Anturi and other villagers highlighted their plight to The Star last week when they showed pictures of the tree felling and resulting polluted rivers.

The land under the FMU was now taken over by a company that has begun clearcutting works on the second class forested area.

Anturi, with other village leaders from Kg Salung and Kg Balantos, rallied to make their plight known and appeal for help from the Chief Minister.

The ethnic Murut villagers said their traditional land was earmarked under the FMU in 1997 and this had severely affected their traditional hunter-gatherer livelihoods.

They said they had written dozens of times to the authorities and different chief ministers since 2013 to return thousands of hectares of their native forest land, which also includes their ancestral burial grounds.

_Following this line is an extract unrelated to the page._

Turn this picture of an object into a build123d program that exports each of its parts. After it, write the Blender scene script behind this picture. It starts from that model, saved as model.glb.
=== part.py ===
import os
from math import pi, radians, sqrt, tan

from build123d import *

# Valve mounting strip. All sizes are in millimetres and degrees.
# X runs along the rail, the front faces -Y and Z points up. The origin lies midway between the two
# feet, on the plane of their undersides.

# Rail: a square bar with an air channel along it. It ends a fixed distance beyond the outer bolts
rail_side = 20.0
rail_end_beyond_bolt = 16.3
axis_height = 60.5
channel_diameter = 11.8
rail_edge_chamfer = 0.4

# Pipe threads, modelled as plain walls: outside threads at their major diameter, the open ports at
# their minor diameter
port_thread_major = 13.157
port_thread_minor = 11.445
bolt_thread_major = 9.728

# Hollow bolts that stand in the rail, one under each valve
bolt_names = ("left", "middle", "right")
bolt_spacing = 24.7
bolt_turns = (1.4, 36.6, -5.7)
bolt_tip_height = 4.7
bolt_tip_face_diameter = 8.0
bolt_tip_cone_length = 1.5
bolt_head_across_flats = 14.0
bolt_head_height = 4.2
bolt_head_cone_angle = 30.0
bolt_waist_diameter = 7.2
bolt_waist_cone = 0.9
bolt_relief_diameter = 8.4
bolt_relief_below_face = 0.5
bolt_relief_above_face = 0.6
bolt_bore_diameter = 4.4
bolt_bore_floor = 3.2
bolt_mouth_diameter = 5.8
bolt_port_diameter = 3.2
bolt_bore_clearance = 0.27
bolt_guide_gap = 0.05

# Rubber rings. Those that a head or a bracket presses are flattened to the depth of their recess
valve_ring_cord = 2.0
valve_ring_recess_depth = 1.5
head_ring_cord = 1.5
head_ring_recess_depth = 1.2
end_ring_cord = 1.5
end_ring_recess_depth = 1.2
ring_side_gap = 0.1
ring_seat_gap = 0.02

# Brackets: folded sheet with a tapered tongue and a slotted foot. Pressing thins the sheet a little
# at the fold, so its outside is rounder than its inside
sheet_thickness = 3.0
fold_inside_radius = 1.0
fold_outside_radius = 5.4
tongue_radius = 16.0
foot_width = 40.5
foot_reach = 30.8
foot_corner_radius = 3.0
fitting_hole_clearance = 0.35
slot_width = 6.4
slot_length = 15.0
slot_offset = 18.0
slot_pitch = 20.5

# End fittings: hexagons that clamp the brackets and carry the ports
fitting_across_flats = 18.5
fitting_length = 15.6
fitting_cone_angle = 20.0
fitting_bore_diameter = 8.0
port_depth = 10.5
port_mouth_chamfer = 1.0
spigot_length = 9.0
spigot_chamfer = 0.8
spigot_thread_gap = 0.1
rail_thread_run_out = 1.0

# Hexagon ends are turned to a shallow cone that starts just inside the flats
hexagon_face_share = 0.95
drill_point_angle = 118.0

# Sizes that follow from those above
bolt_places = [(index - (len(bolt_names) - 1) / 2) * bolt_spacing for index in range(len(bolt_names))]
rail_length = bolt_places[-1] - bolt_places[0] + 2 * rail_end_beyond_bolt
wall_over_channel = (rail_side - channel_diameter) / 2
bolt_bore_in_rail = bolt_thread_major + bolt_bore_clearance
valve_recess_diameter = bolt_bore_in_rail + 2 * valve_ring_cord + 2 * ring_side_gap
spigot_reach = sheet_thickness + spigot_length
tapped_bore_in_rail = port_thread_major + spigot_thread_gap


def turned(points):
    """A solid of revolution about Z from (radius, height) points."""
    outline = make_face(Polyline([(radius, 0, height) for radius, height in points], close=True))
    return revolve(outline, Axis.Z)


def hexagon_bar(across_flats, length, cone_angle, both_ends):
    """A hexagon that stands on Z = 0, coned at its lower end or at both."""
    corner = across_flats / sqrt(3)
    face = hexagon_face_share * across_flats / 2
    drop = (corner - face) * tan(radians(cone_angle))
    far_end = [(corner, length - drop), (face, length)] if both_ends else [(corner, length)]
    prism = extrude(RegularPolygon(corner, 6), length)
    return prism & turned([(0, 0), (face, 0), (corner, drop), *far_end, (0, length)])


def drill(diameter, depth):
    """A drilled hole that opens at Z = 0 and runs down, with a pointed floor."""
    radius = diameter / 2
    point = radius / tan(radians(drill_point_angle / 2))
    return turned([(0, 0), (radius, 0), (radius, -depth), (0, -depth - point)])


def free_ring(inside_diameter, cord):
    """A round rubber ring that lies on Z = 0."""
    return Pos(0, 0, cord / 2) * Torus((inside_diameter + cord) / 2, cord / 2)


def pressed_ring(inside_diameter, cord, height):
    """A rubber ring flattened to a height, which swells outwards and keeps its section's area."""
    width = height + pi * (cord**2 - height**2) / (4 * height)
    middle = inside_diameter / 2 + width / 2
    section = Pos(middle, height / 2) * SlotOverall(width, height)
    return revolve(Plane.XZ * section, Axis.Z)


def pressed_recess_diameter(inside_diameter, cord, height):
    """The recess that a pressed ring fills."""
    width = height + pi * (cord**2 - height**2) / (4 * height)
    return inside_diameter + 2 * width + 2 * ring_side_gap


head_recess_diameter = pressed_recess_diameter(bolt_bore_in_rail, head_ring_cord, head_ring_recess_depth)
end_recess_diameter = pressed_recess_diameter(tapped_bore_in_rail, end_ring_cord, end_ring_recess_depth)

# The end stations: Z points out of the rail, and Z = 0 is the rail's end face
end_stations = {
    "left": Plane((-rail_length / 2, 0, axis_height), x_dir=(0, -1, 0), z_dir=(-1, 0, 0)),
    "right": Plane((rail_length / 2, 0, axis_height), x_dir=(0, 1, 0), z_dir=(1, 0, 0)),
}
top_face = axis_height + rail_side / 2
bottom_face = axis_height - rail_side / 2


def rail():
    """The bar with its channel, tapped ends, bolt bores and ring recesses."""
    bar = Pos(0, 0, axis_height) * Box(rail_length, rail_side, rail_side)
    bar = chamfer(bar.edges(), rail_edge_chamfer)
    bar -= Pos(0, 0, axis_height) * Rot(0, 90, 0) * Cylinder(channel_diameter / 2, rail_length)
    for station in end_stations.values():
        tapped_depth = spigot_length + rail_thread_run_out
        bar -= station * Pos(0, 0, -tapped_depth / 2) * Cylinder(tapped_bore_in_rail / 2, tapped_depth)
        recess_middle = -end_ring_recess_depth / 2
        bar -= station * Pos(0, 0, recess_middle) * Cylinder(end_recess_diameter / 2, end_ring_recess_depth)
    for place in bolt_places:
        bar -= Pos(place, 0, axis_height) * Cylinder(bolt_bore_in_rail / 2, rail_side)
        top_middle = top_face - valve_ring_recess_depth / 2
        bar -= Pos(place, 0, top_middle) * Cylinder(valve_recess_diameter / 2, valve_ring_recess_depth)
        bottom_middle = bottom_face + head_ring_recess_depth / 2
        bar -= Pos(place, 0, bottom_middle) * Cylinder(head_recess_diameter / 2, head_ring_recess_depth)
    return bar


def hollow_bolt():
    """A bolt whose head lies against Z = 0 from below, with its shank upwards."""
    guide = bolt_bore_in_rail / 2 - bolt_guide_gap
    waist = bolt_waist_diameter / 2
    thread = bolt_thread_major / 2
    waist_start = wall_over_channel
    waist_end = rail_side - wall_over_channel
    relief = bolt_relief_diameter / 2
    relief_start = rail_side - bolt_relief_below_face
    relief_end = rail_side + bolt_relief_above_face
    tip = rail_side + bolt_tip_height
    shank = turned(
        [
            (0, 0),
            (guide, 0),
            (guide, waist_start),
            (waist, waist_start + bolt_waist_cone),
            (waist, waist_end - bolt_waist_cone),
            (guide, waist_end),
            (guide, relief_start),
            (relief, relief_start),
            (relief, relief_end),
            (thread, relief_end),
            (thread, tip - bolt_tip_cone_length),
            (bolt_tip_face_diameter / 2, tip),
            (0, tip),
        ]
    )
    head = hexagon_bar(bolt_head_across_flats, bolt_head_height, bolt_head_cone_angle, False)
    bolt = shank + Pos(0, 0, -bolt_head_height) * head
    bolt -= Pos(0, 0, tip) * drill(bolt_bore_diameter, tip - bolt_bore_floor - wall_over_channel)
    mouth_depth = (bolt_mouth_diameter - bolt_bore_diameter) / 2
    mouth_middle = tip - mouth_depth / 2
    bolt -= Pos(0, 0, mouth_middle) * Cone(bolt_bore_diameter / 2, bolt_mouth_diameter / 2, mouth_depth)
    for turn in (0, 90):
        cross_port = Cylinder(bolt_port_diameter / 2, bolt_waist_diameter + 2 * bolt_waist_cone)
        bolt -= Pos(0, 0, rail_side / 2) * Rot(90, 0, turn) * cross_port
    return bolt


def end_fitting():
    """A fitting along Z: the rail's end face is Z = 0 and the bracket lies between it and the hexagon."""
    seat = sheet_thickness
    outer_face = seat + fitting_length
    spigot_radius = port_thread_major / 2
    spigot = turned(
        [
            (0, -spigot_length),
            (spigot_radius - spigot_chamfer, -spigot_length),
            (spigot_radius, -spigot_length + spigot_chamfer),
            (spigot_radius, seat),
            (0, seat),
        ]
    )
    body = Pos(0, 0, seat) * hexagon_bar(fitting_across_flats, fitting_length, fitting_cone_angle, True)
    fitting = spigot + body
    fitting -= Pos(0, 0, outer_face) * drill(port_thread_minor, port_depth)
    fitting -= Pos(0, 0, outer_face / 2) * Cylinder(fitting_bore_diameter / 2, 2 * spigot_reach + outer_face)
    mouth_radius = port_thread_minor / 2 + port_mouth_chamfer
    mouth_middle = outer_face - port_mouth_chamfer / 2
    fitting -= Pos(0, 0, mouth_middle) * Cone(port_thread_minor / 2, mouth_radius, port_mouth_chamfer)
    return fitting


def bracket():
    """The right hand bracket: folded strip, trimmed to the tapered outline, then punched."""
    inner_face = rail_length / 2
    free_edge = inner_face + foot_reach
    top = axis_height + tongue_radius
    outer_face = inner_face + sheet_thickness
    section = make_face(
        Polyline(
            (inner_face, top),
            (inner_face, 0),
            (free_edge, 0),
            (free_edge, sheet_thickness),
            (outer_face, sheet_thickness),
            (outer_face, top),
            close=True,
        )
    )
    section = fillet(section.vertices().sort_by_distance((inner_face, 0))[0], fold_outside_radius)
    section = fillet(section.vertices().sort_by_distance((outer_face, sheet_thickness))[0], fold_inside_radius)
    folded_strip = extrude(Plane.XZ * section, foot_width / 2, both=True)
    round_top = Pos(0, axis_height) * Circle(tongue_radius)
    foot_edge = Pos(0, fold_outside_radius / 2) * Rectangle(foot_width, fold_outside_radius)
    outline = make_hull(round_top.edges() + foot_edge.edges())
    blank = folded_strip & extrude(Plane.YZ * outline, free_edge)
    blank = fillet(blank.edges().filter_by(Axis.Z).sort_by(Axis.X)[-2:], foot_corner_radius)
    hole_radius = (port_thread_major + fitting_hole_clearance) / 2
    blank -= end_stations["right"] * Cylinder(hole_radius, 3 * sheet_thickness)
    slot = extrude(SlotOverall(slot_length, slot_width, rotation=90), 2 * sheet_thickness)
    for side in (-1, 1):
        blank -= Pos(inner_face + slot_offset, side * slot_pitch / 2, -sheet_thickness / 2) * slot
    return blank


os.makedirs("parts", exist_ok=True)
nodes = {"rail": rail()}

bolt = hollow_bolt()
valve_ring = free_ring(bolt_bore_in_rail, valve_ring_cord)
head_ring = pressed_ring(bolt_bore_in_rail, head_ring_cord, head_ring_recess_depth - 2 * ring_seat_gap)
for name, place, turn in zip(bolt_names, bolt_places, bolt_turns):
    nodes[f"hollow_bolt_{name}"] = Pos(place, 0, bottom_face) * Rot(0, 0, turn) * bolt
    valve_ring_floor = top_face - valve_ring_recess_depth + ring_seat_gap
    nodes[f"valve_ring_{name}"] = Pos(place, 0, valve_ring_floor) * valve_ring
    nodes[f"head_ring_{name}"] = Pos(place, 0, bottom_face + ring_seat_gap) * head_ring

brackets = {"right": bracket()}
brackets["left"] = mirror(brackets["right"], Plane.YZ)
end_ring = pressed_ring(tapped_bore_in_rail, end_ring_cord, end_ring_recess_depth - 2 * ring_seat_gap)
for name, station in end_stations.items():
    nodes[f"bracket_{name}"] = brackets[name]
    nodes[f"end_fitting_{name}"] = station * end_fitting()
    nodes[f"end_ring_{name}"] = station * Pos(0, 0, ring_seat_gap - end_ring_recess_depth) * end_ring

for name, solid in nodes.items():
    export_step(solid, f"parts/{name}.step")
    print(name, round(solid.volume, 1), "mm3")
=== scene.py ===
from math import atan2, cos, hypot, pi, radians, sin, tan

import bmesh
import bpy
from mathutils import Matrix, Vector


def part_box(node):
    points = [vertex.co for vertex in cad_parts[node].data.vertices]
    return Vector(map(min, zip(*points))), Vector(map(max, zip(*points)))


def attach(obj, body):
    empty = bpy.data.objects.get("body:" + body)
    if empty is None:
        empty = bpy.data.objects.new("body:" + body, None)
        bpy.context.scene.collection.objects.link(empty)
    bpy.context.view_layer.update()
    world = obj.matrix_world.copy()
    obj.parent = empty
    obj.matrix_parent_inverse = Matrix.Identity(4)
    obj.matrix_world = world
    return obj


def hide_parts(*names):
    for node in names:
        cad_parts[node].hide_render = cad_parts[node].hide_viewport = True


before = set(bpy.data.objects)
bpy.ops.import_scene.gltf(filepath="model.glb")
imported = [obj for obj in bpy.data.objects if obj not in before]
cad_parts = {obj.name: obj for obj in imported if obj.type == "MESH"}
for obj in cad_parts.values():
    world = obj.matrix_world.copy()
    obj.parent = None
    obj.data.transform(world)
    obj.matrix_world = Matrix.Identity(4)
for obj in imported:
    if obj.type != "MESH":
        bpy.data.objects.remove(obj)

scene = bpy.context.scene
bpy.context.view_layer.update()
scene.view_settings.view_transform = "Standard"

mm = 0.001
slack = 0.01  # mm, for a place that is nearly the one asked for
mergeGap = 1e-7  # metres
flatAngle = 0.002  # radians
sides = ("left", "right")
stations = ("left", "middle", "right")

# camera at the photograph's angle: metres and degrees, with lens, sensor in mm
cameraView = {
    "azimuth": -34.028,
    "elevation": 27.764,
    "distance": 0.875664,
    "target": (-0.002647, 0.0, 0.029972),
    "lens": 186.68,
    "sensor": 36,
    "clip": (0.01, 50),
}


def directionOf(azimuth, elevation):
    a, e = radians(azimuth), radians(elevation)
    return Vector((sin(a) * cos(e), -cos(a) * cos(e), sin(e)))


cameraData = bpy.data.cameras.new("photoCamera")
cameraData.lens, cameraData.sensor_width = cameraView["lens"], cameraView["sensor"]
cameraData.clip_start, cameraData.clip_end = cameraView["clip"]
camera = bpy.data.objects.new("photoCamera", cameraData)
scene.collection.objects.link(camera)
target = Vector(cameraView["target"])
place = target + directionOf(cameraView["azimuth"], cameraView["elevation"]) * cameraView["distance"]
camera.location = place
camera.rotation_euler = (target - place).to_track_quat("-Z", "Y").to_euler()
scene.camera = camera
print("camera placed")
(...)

They continued using the secondary forest to hunt and gather produce, but things changed when the company took over.

According to them, it started felling trees, including over 150 fruit trees – among them decades-old durian trees – within the area from late 2017.

The villagers said the logging was carried out close to water catchment areas and had polluted as well as eroded the once-pristine rivers there.

"All we are asking is for the government to help us get back our native customary land. We have lived off it for generations," said Markus Tinghalou, the Kg Balantos deputy native chief.

"Our ancestral rights (to) the area are there with the presence of the burial grounds, settlements and fruit trees," he added.

The two villages have a combined population of about 550.